July 13, 2014

Knock me down with a feather: Thorpie comes out of retirement again

Ian Thorpe is gay, you say? He’s reportedly “Come out” in his interview with Sir Michael Parkinson on Channel Ten on Sunday night? Gay, you say?

Well, who would have thought it?

Apart from just about everyone that’s met and talked to our greatest Olympian, I mean.
Let's hope he is now happy as well

It might have been a whole lot braver not to write this in his autobiography only two years ago:
 "For the record, I am not gay ....”
Or said this on the ABC:
“The thing that I find hurtful about it is that people are questioning my integrity and what I say. That’s the only part I find hurtful, that this is something I would be embarrassed about and that I would hide”
Brave Australian Olympic Games champion Ian Thorpe tells I'm gay


  1. I thought everybody knew that.

    Mind you I'm no judge of these things.

    Not long ago someone mentioned that a nephew of mine is very probably gay. I had no idea.

    Sure he is close to thirty, works for an international airline, moved interstate to a very big city as soon as he could, has a wide circle of friends, has no obvious partner and never has, spends an inordinate amount of time overseas and is pretty good looking and neat, I guess. But honestly it never cross my mind.

    Probably that's because I could not give a dog's fart. Never did.

  2. So I mentioned it to my old dad. Do you know suchinsuch reckons suchinsuch is gay? I said to him not long after.

    His response?

    Sure. I've known that for years. I thought everybody knew that.

    Very evidently he could not give a dog's fart either.

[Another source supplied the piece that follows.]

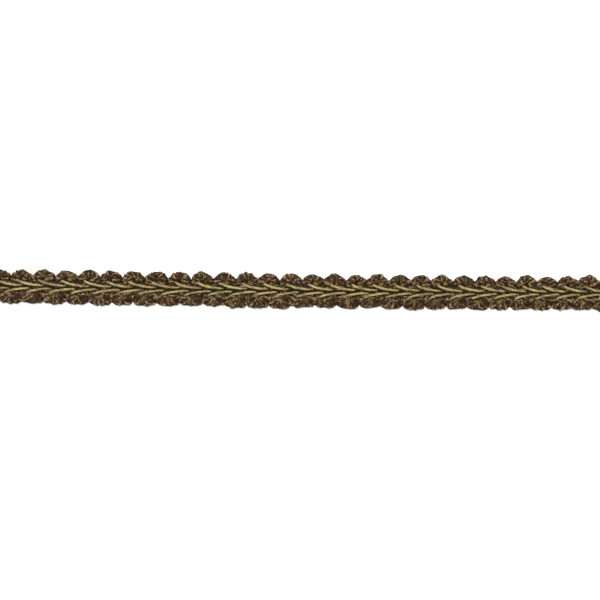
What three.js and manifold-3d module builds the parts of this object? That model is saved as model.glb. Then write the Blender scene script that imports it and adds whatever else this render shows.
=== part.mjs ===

  3. To you and me, Geoffff, couldn't give a rat's ... and your dad is right: everybody knew that.

    Sad for him that, as he concedes, he 'didn't want to be gay'. Fair enough. That's a tough thing to live with for a decade or so. No wonder he's been depressed.

    I have to take the point from others, that it's important news for the homophobes in sport (and there are still plenty of them) and society more broadly, and to have another high profile role model for young people - greater acceptance, etc. etc.

    Claims that this 'announcement' will save lives are likely over-cooked, but if it helps anyone, all good.

  4. Anonymous7:59 PM

    I'm gay - now where's me 500 grand?

    Holy shit - an envelope just turned up in the mail.

    That was quick - let's open it and get me cheque...

    Damn, it's a rat's arse, with a lovely little pink card:

    from Geoffff xxx


  5. Apparently that's the price of integrity nowadays, half a mill.

    Hope you've been well, Justin.

  6. Anonymous10:21 PM

    I'd be weller with 500K, otherwise all good Caz.

    Trust all is good for you as weller, if not drink more, and pray that no rat's arses turn up in the mail.


  7. I don't think anybody would believe I'm gay no matter how much arse was in the mail.

    Not that there's anything wrong with it.

  8. On the contrary Geoffff, any amount of arse in the mail can be a tad off putting if you open your mail while having dinner.

  9. Anonymous11:12 AM

    One might suspect Geoffff is used to reading his mail whilst dinning.


  10. I agree Justin. I envisage Geoffff as being most civilised with his dining and the reading of his mail.